You have more choices of lesser shear stability in MTF 75W80 or general ATF's .
 
Last edited:
@zeng


I know manual transmission oil has additives so the syncronizers grab - perhaps the same is true for automatic clutch bands?


I think Mobil Delvac 1 Gear Oil 75W90 is a possible candidate - (what threw me was that gear oil and motor oil use different SAE grade numbers - SAE75-gear and SAE10-motor are both about ISO 32)..
But - the specs say it is cST/100 of 14 - more like ISO 100...

I don't seem to be able to find any API MT-1 that is ISO 32 - so back to other options.
 
@zeng

Looks like ATF+4 ought to work. I think it is a PAO with some special additives..
The only bit I know is they don't like oxygen - but this gear housing is sealed other than a sintered breather - which I could put a balloon on.
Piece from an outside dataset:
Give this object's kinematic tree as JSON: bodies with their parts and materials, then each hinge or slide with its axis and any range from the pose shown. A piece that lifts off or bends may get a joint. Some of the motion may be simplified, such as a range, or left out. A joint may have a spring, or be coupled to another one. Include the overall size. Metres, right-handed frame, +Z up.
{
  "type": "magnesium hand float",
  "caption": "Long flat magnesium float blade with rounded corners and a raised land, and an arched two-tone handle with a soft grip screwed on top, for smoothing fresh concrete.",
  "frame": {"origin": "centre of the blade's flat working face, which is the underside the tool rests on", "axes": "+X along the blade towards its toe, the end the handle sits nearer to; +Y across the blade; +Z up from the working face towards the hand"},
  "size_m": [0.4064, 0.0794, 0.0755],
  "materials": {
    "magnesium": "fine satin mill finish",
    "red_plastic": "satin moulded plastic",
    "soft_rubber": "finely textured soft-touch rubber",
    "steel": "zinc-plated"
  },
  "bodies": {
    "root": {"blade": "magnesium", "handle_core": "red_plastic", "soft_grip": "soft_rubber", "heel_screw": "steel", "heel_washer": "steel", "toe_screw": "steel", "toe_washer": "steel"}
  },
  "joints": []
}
Thanks for your comments - never thought I would learn this much about oils. I once read a text-book on oil refining - electric separation of water and oil - bits about PAO, PAG, and esters - but never realized just how many details there are.
 
Ended up going with some SHC-624 - a bit of overkill, but hopefully the fork will wear longer.
 
I always start at the manual lube tag as such it says
" the manual calls for Shell X-100 S.A.E. 10" thats a 32 or 46 ISO oil.
if you cannot find a straight wt 10wt motor SF or SL oil go with a 46 AW hydraulic oil.